- Do this: Print the entire listing. Each line must match the original exactly.

--

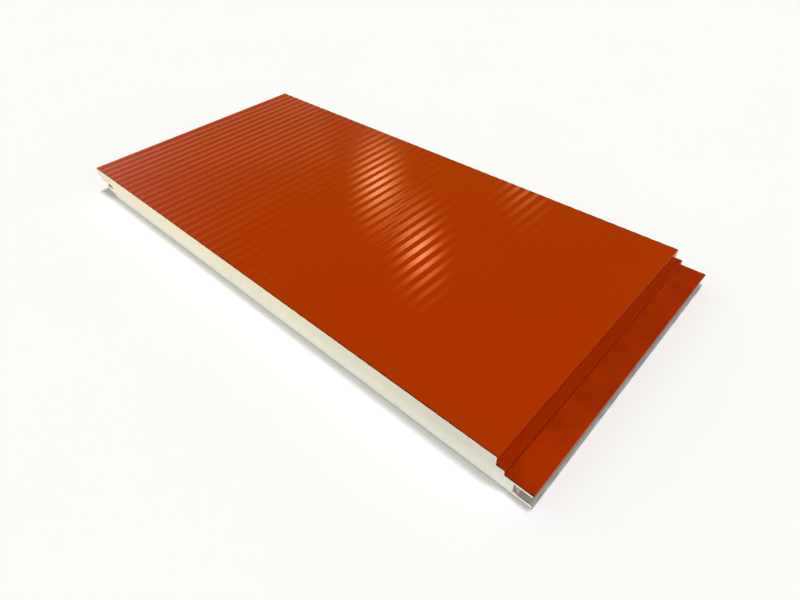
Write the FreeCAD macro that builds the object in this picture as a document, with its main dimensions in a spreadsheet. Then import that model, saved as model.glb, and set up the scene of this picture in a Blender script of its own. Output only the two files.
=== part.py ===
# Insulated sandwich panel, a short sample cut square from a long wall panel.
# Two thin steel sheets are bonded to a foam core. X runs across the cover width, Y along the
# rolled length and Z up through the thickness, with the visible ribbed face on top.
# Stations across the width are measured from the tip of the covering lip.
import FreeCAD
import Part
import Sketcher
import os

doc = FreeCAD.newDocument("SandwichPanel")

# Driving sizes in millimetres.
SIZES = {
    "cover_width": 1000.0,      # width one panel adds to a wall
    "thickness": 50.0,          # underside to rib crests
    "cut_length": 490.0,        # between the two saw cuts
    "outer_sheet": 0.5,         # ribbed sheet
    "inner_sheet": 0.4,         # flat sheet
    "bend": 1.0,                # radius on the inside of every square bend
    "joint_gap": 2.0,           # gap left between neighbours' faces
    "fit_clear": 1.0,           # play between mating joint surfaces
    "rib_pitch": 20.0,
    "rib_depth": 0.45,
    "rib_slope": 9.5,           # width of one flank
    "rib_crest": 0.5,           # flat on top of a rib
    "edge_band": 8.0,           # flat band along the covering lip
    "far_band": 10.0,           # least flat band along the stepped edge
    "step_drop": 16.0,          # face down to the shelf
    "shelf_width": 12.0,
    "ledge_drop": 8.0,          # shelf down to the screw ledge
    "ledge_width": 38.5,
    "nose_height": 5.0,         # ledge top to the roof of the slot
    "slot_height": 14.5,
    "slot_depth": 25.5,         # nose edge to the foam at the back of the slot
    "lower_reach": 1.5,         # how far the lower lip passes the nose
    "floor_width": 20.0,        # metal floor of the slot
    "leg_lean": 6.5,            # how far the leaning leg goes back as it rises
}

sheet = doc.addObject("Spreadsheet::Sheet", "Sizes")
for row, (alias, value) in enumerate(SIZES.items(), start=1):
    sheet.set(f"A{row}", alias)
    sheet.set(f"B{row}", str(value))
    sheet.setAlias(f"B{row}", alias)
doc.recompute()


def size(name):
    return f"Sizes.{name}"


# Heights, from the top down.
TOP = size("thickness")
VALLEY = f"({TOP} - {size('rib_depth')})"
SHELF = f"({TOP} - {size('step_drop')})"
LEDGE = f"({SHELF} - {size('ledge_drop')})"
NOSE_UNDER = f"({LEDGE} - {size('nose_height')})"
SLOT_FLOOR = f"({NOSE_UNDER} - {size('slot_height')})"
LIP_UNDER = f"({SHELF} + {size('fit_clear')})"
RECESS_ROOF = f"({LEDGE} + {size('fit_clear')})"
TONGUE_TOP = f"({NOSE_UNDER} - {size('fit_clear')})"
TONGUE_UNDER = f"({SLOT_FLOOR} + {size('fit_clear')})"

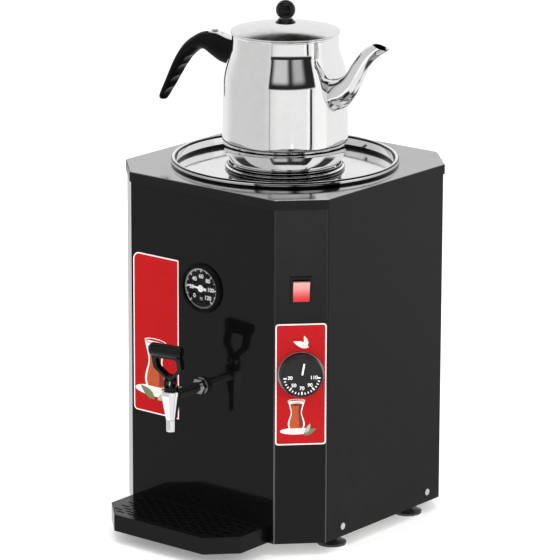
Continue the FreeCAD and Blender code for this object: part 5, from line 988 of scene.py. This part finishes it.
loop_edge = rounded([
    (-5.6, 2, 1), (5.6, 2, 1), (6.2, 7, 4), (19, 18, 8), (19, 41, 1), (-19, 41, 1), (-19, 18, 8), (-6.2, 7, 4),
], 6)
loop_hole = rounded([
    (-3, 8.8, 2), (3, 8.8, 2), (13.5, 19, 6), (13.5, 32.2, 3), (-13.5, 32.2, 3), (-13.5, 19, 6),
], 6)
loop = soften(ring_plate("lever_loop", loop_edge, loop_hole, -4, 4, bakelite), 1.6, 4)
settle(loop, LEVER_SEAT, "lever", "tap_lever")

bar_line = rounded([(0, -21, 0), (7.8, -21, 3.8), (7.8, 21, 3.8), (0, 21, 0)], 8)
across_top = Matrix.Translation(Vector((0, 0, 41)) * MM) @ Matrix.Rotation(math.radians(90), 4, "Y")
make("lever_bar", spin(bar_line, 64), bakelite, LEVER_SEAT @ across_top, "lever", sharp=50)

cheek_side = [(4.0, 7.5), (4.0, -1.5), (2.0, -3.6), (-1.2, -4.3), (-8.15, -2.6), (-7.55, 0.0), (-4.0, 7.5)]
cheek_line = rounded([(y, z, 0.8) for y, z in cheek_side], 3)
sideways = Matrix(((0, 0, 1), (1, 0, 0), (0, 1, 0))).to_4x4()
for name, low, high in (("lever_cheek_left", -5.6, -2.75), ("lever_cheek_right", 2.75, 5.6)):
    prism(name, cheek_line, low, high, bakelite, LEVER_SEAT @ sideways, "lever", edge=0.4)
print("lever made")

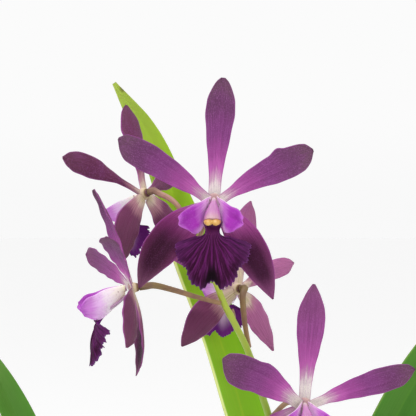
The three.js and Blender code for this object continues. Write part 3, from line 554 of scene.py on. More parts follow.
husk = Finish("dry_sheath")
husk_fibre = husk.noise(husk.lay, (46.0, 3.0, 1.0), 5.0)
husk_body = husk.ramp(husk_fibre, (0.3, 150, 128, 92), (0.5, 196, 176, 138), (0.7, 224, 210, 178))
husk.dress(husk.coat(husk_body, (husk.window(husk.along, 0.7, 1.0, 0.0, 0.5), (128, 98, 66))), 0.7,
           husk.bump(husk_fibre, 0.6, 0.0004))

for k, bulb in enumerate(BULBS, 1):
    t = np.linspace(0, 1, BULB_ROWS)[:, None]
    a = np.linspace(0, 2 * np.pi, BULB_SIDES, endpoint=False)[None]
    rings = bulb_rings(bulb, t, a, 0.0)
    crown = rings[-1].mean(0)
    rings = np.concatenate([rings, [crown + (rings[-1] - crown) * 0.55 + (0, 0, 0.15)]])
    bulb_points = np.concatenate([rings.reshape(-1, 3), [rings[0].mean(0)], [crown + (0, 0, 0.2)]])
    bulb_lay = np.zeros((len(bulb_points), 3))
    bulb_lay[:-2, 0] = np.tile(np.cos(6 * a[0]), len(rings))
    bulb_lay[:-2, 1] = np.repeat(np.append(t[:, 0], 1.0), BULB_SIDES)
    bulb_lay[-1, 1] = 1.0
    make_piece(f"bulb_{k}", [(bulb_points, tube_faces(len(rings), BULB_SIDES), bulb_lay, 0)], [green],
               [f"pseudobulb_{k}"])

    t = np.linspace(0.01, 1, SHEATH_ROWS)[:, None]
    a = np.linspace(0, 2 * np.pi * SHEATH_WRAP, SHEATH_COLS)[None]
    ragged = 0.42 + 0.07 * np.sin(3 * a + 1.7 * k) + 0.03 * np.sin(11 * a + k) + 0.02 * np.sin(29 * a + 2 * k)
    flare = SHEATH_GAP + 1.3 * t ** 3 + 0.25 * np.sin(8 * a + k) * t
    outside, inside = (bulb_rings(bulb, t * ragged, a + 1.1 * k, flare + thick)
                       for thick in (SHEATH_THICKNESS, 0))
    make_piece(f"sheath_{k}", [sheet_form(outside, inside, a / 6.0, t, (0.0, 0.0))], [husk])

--

- Output for this task:
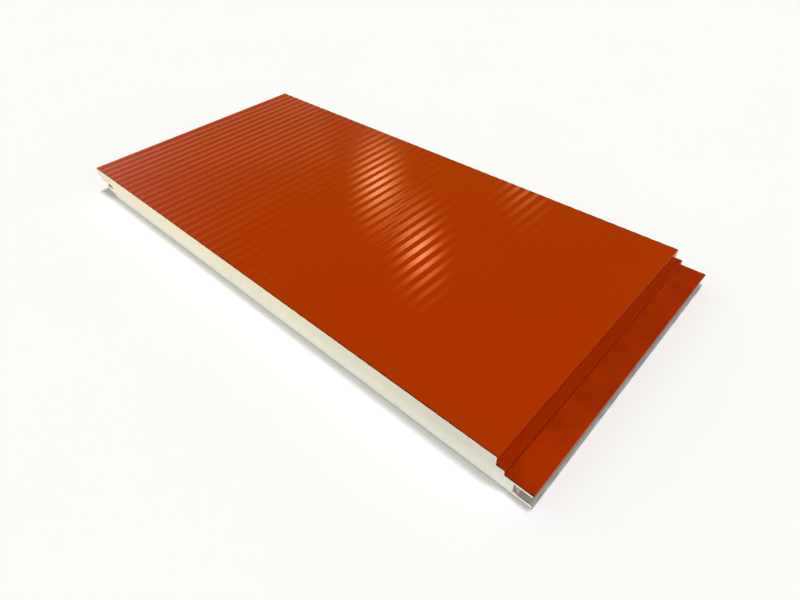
Write the FreeCAD macro that builds the object in this picture as a document, with its main dimensions in a spreadsheet. Then import that model, saved as model.glb, and set up the scene of this picture in a Blender script of its own. Output only the two files.
=== part.py ===
# Insulated sandwich panel, a short sample cut square from a long wall panel.
# Two thin steel sheets are bonded to a foam core. X runs across the cover width, Y along the
# rolled length and Z up through the thickness, with the visible ribbed face on top.
# Stations across the width are measured from the tip of the covering lip.
import FreeCAD
import Part
import Sketcher
import os

doc = FreeCAD.newDocument("SandwichPanel")

# Driving sizes in millimetres.
SIZES = {
    "cover_width": 1000.0,      # width one panel adds to a wall
    "thickness": 50.0,          # underside to rib crests
    "cut_length": 490.0,        # between the two saw cuts
    "outer_sheet": 0.5,         # ribbed sheet
    "inner_sheet": 0.4,         # flat sheet
    "bend": 1.0,                # radius on the inside of every square bend
    "joint_gap": 2.0,           # gap left between neighbours' faces
    "fit_clear": 1.0,           # play between mating joint surfaces
    "rib_pitch": 20.0,
    "rib_depth": 0.45,
    "rib_slope": 9.5,           # width of one flank
    "rib_crest": 0.5,           # flat on top of a rib
    "edge_band": 8.0,           # flat band along the covering lip
    "far_band": 10.0,           # least flat band along the stepped edge
    "step_drop": 16.0,          # face down to the shelf
    "shelf_width": 12.0,
    "ledge_drop": 8.0,          # shelf down to the screw ledge
    "ledge_width": 38.5,
    "nose_height": 5.0,         # ledge top to the roof of the slot
    "slot_height": 14.5,
    "slot_depth": 25.5,         # nose edge to the foam at the back of the slot
    "lower_reach": 1.5,         # how far the lower lip passes the nose
    "floor_width": 20.0,        # metal floor of the slot
    "leg_lean": 6.5,            # how far the leaning leg goes back as it rises
}

sheet = doc.addObject("Spreadsheet::Sheet", "Sizes")
for row, (alias, value) in enumerate(SIZES.items(), start=1):
    sheet.set(f"A{row}", alias)
    sheet.set(f"B{row}", str(value))
    sheet.setAlias(f"B{row}", alias)
doc.recompute()


def size(name):
    return f"Sizes.{name}"


# Heights, from the top down.
TOP = size("thickness")
VALLEY = f"({TOP} - {size('rib_depth')})"
SHELF = f"({TOP} - {size('step_drop')})"
LEDGE = f"({SHELF} - {size('ledge_drop')})"
NOSE_UNDER = f"({LEDGE} - {size('nose_height')})"
SLOT_FLOOR = f"({NOSE_UNDER} - {size('slot_height')})"
LIP_UNDER = f"({SHELF} + {size('fit_clear')})"
RECESS_ROOF = f"({LEDGE} + {size('fit_clear')})"
TONGUE_TOP = f"({NOSE_UNDER} - {size('fit_clear')})"
TONGUE_UNDER = f"({SLOT_FLOOR} + {size('fit_clear')})"

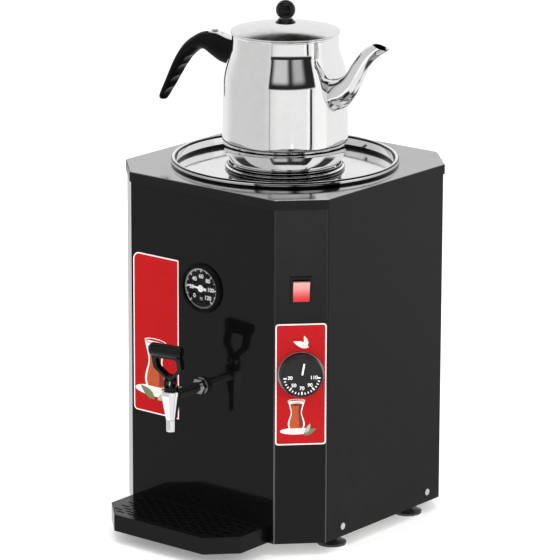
Continue the FreeCAD and Blender code for this object: part 5, from line 988 of scene.py. This part finishes it.
loop_edge = rounded([
    (-5.6, 2, 1), (5.6, 2, 1), (6.2, 7, 4), (19, 18, 8), (19, 41, 1), (-19, 41, 1), (-19, 18, 8), (-6.2, 7, 4),
], 6)
loop_hole = rounded([
    (-3, 8.8, 2), (3, 8.8, 2), (13.5, 19, 6), (13.5, 32.2, 3), (-13.5, 32.2, 3), (-13.5, 19, 6),
], 6)
loop = soften(ring_plate("lever_loop", loop_edge, loop_hole, -4, 4, bakelite), 1.6, 4)
settle(loop, LEVER_SEAT, "lever", "tap_lever")

bar_line = rounded([(0, -21, 0), (7.8, -21, 3.8), (7.8, 21, 3.8), (0, 21, 0)], 8)
across_top = Matrix.Translation(Vector((0, 0, 41)) * MM) @ Matrix.Rotation(math.radians(90), 4, "Y")
make("lever_bar", spin(bar_line, 64), bakelite, LEVER_SEAT @ across_top, "lever", sharp=50)

cheek_side = [(4.0, 7.5), (4.0, -1.5), (2.0, -3.6), (-1.2, -4.3), (-8.15, -2.6), (-7.55, 0.0), (-4.0, 7.5)]
cheek_line = rounded([(y, z, 0.8) for y, z in cheek_side], 3)
sideways = Matrix(((0, 0, 1), (1, 0, 0), (0, 1, 0))).to_4x4()
for name, low, high in (("lever_cheek_left", -5.6, -2.75), ("lever_cheek_right", 2.75, 5.6)):
    prism(name, cheek_line, low, high, bakelite, LEVER_SEAT @ sideways, "lever", edge=0.4)
print("lever made")

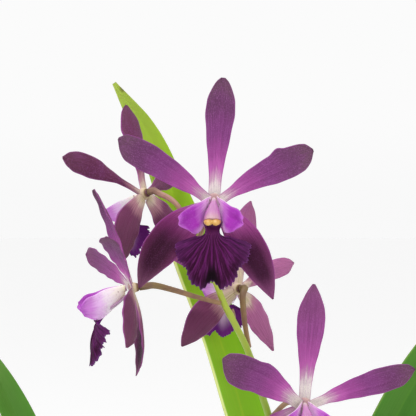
The three.js and Blender code for this object continues. Write part 3, from line 554 of scene.py on. More parts follow.
husk = Finish("dry_sheath")
husk_fibre = husk.noise(husk.lay, (46.0, 3.0, 1.0), 5.0)
husk_body = husk.ramp(husk_fibre, (0.3, 150, 128, 92), (0.5, 196, 176, 138), (0.7, 224, 210, 178))
husk.dress(husk.coat(husk_body, (husk.window(husk.along, 0.7, 1.0, 0.0, 0.5), (128, 98, 66))), 0.7,
           husk.bump(husk_fibre, 0.6, 0.0004))

for k, bulb in enumerate(BULBS, 1):
    t = np.linspace(0, 1, BULB_ROWS)[:, None]
    a = np.linspace(0, 2 * np.pi, BULB_SIDES, endpoint=False)[None]
    rings = bulb_rings(bulb, t, a, 0.0)
    crown = rings[-1].mean(0)
    rings = np.concatenate([rings, [crown + (rings[-1] - crown) * 0.55 + (0, 0, 0.15)]])
    bulb_points = np.concatenate([rings.reshape(-1, 3), [rings[0].mean(0)], [crown + (0, 0, 0.2)]])
    bulb_lay = np.zeros((len(bulb_points), 3))
    bulb_lay[:-2, 0] = np.tile(np.cos(6 * a[0]), len(rings))
    bulb_lay[:-2, 1] = np.repeat(np.append(t[:, 0], 1.0), BULB_SIDES)
    bulb_lay[-1, 1] = 1.0
    make_piece(f"bulb_{k}", [(bulb_points, tube_faces(len(rings), BULB_SIDES), bulb_lay, 0)], [green],
               [f"pseudobulb_{k}"])

    t = np.linspace(0.01, 1, SHEATH_ROWS)[:, None]
    a = np.linspace(0, 2 * np.pi * SHEATH_WRAP, SHEATH_COLS)[None]
    ragged = 0.42 + 0.07 * np.sin(3 * a + 1.7 * k) + 0.03 * np.sin(11 * a + k) + 0.02 * np.sin(29 * a + 2 * k)
    flare = SHEATH_GAP + 1.3 * t ** 3 + 0.25 * np.sin(8 * a + k) * t
    outside, inside = (bulb_rings(bulb, t * ragged, a + 1.1 * k, flare + thick)
                       for thick in (SHEATH_THICKNESS, 0))
    make_piece(f"sheath_{k}", [sheet_form(outside, inside, a / 6.0, t, (0.0, 0.0))], [husk])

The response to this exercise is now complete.